Output the full listing word for word.

- **Material**
* BEGIN *
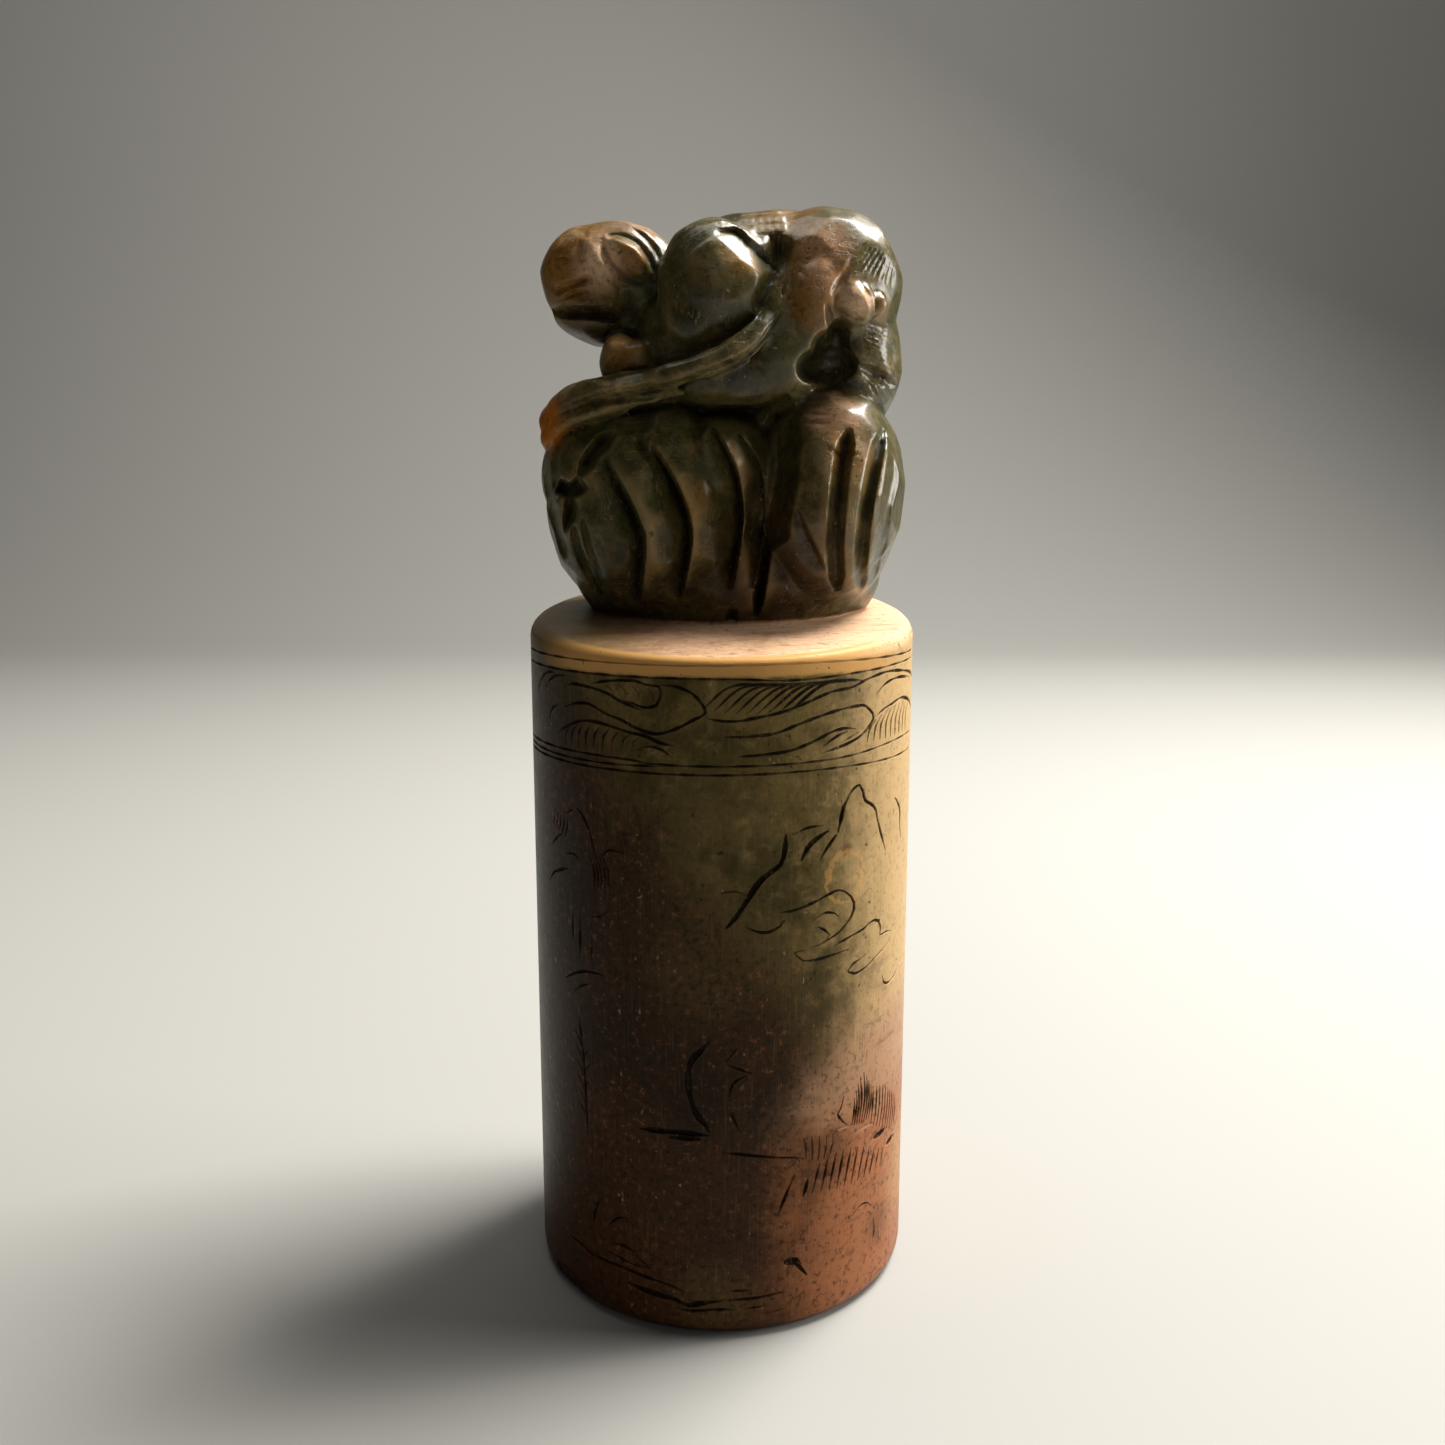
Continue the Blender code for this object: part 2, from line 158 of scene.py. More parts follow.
FRUIT_CUTS = (
    ("left_step", 3, 1.9, ((-9.3, 65), (-8.3, 63.2), (-7.4, 61.6), (-6.6, 59.8), (-6.2, 58), (-6.7, 53.4))),
    ("left_step", 3.2, 2.1, ((-5.6, 65.7), (-4.2, 63.6), (-3.3, 61.8), (-2.7, 60), (-2.6, 58),
                            (-3.4, 53.8))),
    ("left_step", 2.6, 1.9, ((-1, 67.5), (0.3, 65.2), (1, 63.6), (1.4, 61.4), (1.4, 59.2), (0.6, 54.6))),
    ("bank", 1.1, 0.5, ((-1, 67.3), (0.4, 65.4), (1.1, 63.8), (1.6, 61.6))),
    ("left_step", 1.4, 1.4, ((0.5, 67.5), (1.8, 65.7), (2.8, 64.2), (3.2, 62.4), (3.2, 59.6), (2.4, 54.6))),
    ("groove", 1.8, 1.4, ((4.6, 69.4), (4.5, 66), (4.3, 63), (3.9, 60), (3.5, 57.6))),
    ("groove", 0.45, 1.7, ((4.1, 69.2), (4.4, 66.6), (4.3, 63), (3.7, 60), (3.4, 57), (2.7, 52.4))),
    ("gouge", 0.5, 0.6, ((-6.5, 66.2), (-6.1, 65.4), (-5.4, 64.6))),
    ("groove", 0.45, 0.6, ((-10.9, 60.2), (-10.4, 57.8), (-9.7, 55.8), (-8.9, 54))),
    ("groove", 0.75, 1.4, ((-8.2, 66.7), (-9.3, 65.8), (-10.2, 64.6), (-11.1, 63.2))),
    ("groove", 0.7, -0.5, ((-11.9, 64.7), (-11, 65.4), (-10.2, 65.5))),
    ("gouge", 0.7, 1.7, ((-12.8, 62.6), (-11.7, 62.2), (-10.7, 62.9))),
    ("groove", 0.6, 1.5, ((-12, 62.4), (-11.8, 60.8), (-12.3, 59))),
    ("groove", 0.45, 0.7, ((-12.2, 66.6), (-12.9, 64.8), (-12.95, 63), (-12.6, 61.4))),
    ("groove", 0.6, 0.8, ((-13.2, 66), (-13.7, 63.6), (-13.5, 61.6), (-12.9, 59.2), (-12.2, 57))),
    ("groove", 0.5, 0.8, ((-11.7, 59.8), (-11.2, 57.6), (-10.4, 55.8), (-9.2, 53.8))),
    ("groove", 0.8, 1.1, ((9.9, 67), (9.35, 64.4), (9.1, 62), (8.95, 59.6), (8.9, 57.4), (9.1, 54.4))),
    ("groove", 0.65, 1, ((12.5, 67), (11.8, 64), (11.3, 61), (11, 58), (10.9, 54.3))),
    ("groove", 0.6, 0.6, ((13.5, 65.8), (13.2, 63), (12.8, 60.4), (12.3, 57.4), (11.9, 55.2))),
    ("left_step", 2, 0.8, ((5.6, 61.2), (6.9, 58.2), (8.2, 55.7))),
    ("gouge", 0.5, 0.9, ((0.8, 53), (0.8, 51.6))),
    ("scratch", 0.25, 0.3, ((8.2, 65.5), (9.4, 64.7))),
    ("scratch", 0.25, 0.25, ((9.3, 65.2), (10.6, 64.9))),
)
BEAST_CUTS = (
    ("groove", 1.4, 0.8, ((3.7, 81.3), (4.3, 80), (4.4, 78.4), (3.8, 76.6), (2.7, 74.9))),
    ("groove", 0.8, 0.3, ((3.6, 76.2), (2.2, 74.5), (-0.6, 73), (-4.6, 71.8), (-6, 71.4))),
    ("bank", 1.1, 0.9, ((-0.6, 81.3), (0.9, 80), (1.9, 79.1), (3.2, 78.1), (3.6, 77.1), (3.4, 76.2))),
    ("groove", 0.35, 0.45, ((5.3, 80.6), (5.2, 79), (5.2, 77.7), (4.3, 75.6), (3, 73.5), (1.5, 72.2),
                            (0.2, 71.6), (-1.4, 71), (-4.4, 70.1), (-6.5, 69.6), (-9.3, 69.1),
                            (-11, 68.6))),
    ("groove", 0.7, 0.4, ((5.2, 76.4), (5.9, 75.8))),
    ("left_step", 3, 2.2, ((-3.6, 69), (-1.3, 68.4), (0.4, 68.4), (3, 68.5), (5.2, 69.4))),
    ("groove", 0.4, 0.5, ((-3.2, 68.8), (-4.6, 68.6), (-6.5, 68.3), (-9.3, 67.6), (-11.6, 66.7),
                           (-13.2, 65.5))),
    ("scratch", 0.3, 0.3, ((-13.3, 67.3), (-12.1, 68.2), (-10.1, 68.7), (-7.4, 69.1), (-5.1, 69.3))),
    ("groove", 0.4, 0.5, ((7.9, 76.3), (8.2, 75.4), (8.3, 74.8), (8.7, 74))),
    ("scratch", 0.3, 0.3, ((8.9, 76), (9.6, 75.6), (10.9, 74.9))),
    ("groove", 0.3, 0.35, ((10.5, 77.9), (10.9, 77.2), (11.5, 76.4), (11.5, 75.5), (11, 74.8))),
    ("groove", 0.7, 0.9, ((10.5, 71.6), (11.8, 71), (13.4, 70.1))),
    ("groove", 0.55, 0.6, ((-9.8, 70.5), (-8.2, 70.7), (-6.2, 71.1), (-4.8, 71.6))),
    ("groove", 0.3, 0.4, ((-8.9, 70.9), (-8.6, 71.8), (-8, 72.6))),
    ("groove", 0.3, 0.35, ((-8.2, 70.9), (-7.8, 71.7), (-7.2, 72.4))),
    ("bank", 0.8, 0.5, ((-8.9, 73), (-8.2, 73.5), (-7.2, 73.6), (-6, 73.2))),
)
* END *
- **Reply**
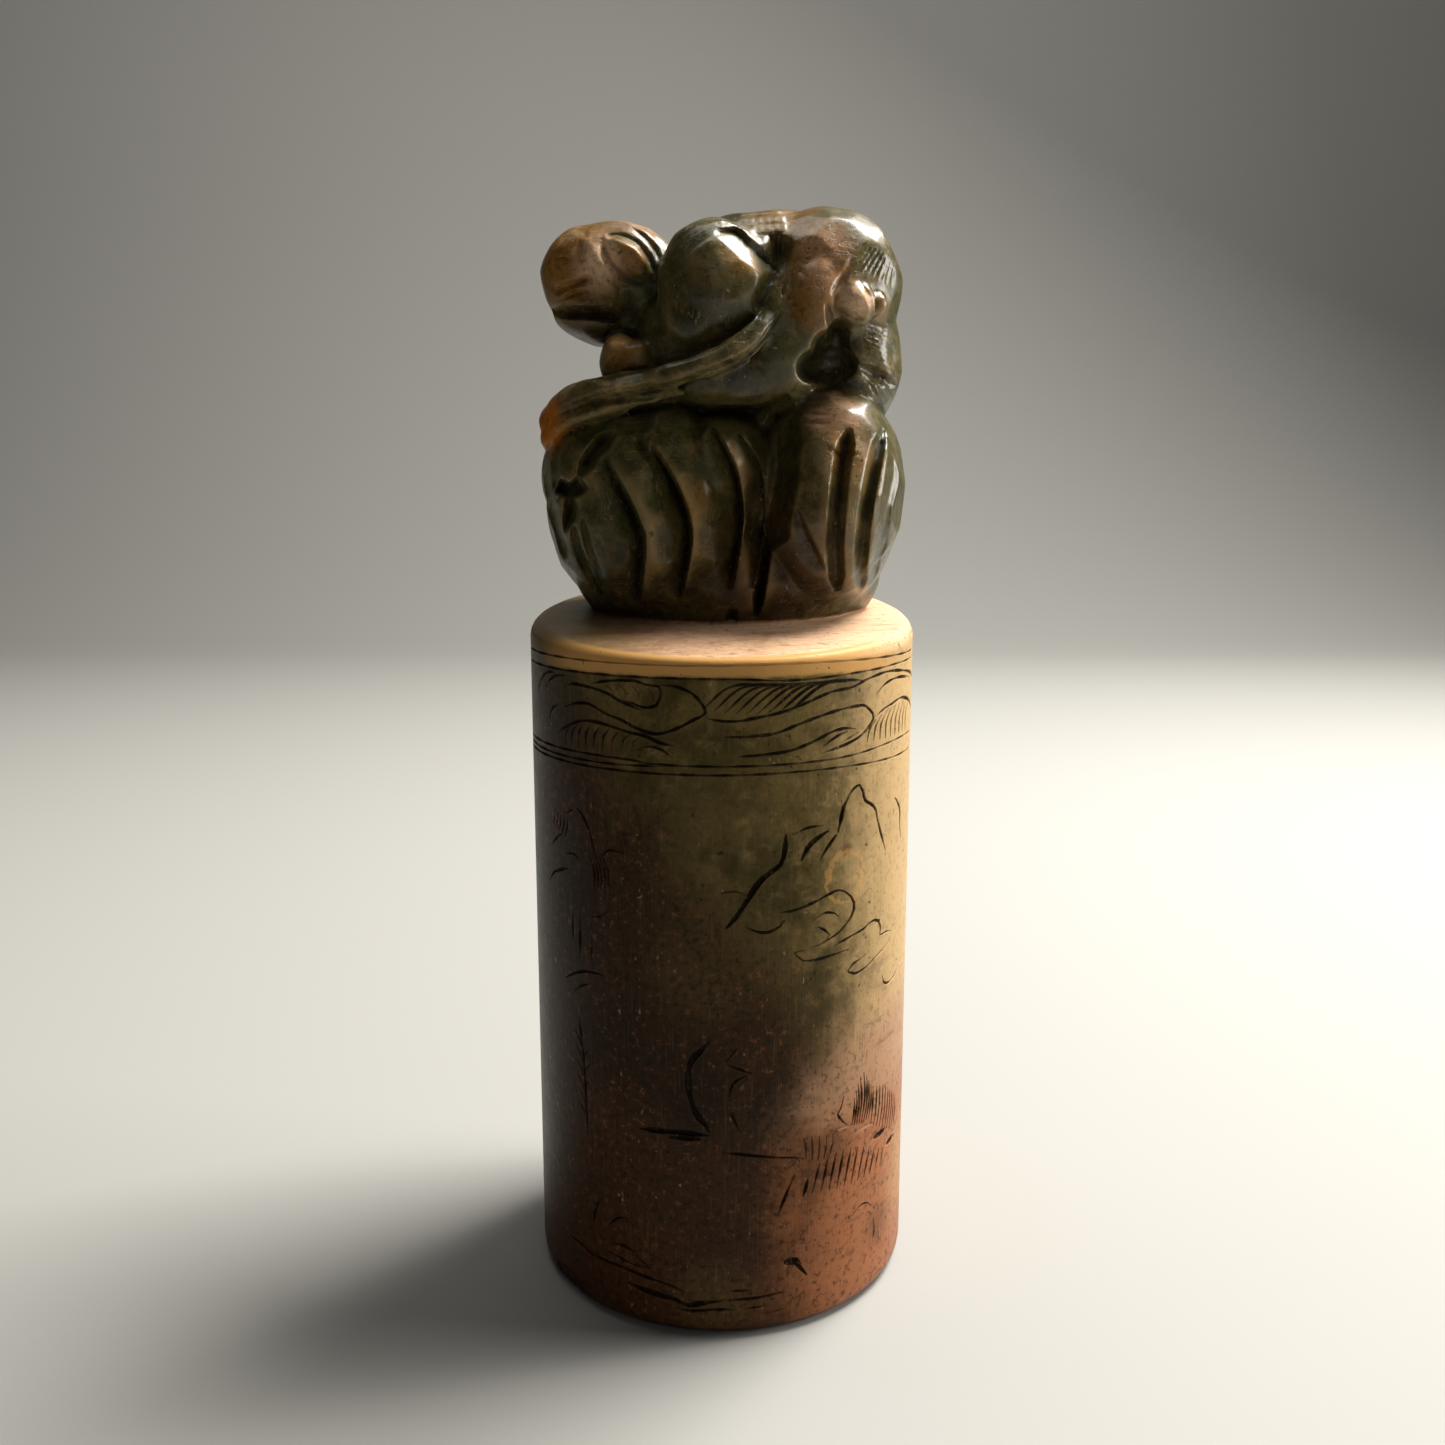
Continue the Blender code for this object: part 2, from line 158 of scene.py. More parts follow.
FRUIT_CUTS = (
    ("left_step", 3, 1.9, ((-9.3, 65), (-8.3, 63.2), (-7.4, 61.6), (-6.6, 59.8), (-6.2, 58), (-6.7, 53.4))),
    ("left_step", 3.2, 2.1, ((-5.6, 65.7), (-4.2, 63.6), (-3.3, 61.8), (-2.7, 60), (-2.6, 58),
                            (-3.4, 53.8))),
    ("left_step", 2.6, 1.9, ((-1, 67.5), (0.3, 65.2), (1, 63.6), (1.4, 61.4), (1.4, 59.2), (0.6, 54.6))),
    ("bank", 1.1, 0.5, ((-1, 67.3), (0.4, 65.4), (1.1, 63.8), (1.6, 61.6))),
    ("left_step", 1.4, 1.4, ((0.5, 67.5), (1.8, 65.7), (2.8, 64.2), (3.2, 62.4), (3.2, 59.6), (2.4, 54.6))),
    ("groove", 1.8, 1.4, ((4.6, 69.4), (4.5, 66), (4.3, 63), (3.9, 60), (3.5, 57.6))),
    ("groove", 0.45, 1.7, ((4.1, 69.2), (4.4, 66.6), (4.3, 63), (3.7, 60), (3.4, 57), (2.7, 52.4))),
    ("gouge", 0.5, 0.6, ((-6.5, 66.2), (-6.1, 65.4), (-5.4, 64.6))),
    ("groove", 0.45, 0.6, ((-10.9, 60.2), (-10.4, 57.8), (-9.7, 55.8), (-8.9, 54))),
    ("groove", 0.75, 1.4, ((-8.2, 66.7), (-9.3, 65.8), (-10.2, 64.6), (-11.1, 63.2))),
    ("groove", 0.7, -0.5, ((-11.9, 64.7), (-11, 65.4), (-10.2, 65.5))),
    ("gouge", 0.7, 1.7, ((-12.8, 62.6), (-11.7, 62.2), (-10.7, 62.9))),
    ("groove", 0.6, 1.5, ((-12, 62.4), (-11.8, 60.8), (-12.3, 59))),
    ("groove", 0.45, 0.7, ((-12.2, 66.6), (-12.9, 64.8), (-12.95, 63), (-12.6, 61.4))),
    ("groove", 0.6, 0.8, ((-13.2, 66), (-13.7, 63.6), (-13.5, 61.6), (-12.9, 59.2), (-12.2, 57))),
    ("groove", 0.5, 0.8, ((-11.7, 59.8), (-11.2, 57.6), (-10.4, 55.8), (-9.2, 53.8))),
    ("groove", 0.8, 1.1, ((9.9, 67), (9.35, 64.4), (9.1, 62), (8.95, 59.6), (8.9, 57.4), (9.1, 54.4))),
    ("groove", 0.65, 1, ((12.5, 67), (11.8, 64), (11.3, 61), (11, 58), (10.9, 54.3))),
    ("groove", 0.6, 0.6, ((13.5, 65.8), (13.2, 63), (12.8, 60.4), (12.3, 57.4), (11.9, 55.2))),
    ("left_step", 2, 0.8, ((5.6, 61.2), (6.9, 58.2), (8.2, 55.7))),
    ("gouge", 0.5, 0.9, ((0.8, 53), (0.8, 51.6))),
    ("scratch", 0.25, 0.3, ((8.2, 65.5), (9.4, 64.7))),
    ("scratch", 0.25, 0.25, ((9.3, 65.2), (10.6, 64.9))),
)
BEAST_CUTS = (
    ("groove", 1.4, 0.8, ((3.7, 81.3), (4.3, 80), (4.4, 78.4), (3.8, 76.6), (2.7, 74.9))),
    ("groove", 0.8, 0.3, ((3.6, 76.2), (2.2, 74.5), (-0.6, 73), (-4.6, 71.8), (-6, 71.4))),
    ("bank", 1.1, 0.9, ((-0.6, 81.3), (0.9, 80), (1.9, 79.1), (3.2, 78.1), (3.6, 77.1), (3.4, 76.2))),
    ("groove", 0.35, 0.45, ((5.3, 80.6), (5.2, 79), (5.2, 77.7), (4.3, 75.6), (3, 73.5), (1.5, 72.2),
                            (0.2, 71.6), (-1.4, 71), (-4.4, 70.1), (-6.5, 69.6), (-9.3, 69.1),
                            (-11, 68.6))),
    ("groove", 0.7, 0.4, ((5.2, 76.4), (5.9, 75.8))),
    ("left_step", 3, 2.2, ((-3.6, 69), (-1.3, 68.4), (0.4, 68.4), (3, 68.5), (5.2, 69.4))),
    ("groove", 0.4, 0.5, ((-3.2, 68.8), (-4.6, 68.6), (-6.5, 68.3), (-9.3, 67.6), (-11.6, 66.7),
                           (-13.2, 65.5))),
    ("scratch", 0.3, 0.3, ((-13.3, 67.3), (-12.1, 68.2), (-10.1, 68.7), (-7.4, 69.1), (-5.1, 69.3))),
    ("groove", 0.4, 0.5, ((7.9, 76.3), (8.2, 75.4), (8.3, 74.8), (8.7, 74))),
    ("scratch", 0.3, 0.3, ((8.9, 76), (9.6, 75.6), (10.9, 74.9))),
    ("groove", 0.3, 0.35, ((10.5, 77.9), (10.9, 77.2), (11.5, 76.4), (11.5, 75.5), (11, 74.8))),
    ("groove", 0.7, 0.9, ((10.5, 71.6), (11.8, 71), (13.4, 70.1))),
    ("groove", 0.55, 0.6, ((-9.8, 70.5), (-8.2, 70.7), (-6.2, 71.1), (-4.8, 71.6))),
    ("groove", 0.3, 0.4, ((-8.9, 70.9), (-8.6, 71.8), (-8, 72.6))),
    ("groove", 0.3, 0.35, ((-8.2, 70.9), (-7.8, 71.7), (-7.2, 72.4))),
    ("bank", 0.8, 0.5, ((-8.9, 73), (-8.2, 73.5), (-7.2, 73.6), (-6, 73.2))),
)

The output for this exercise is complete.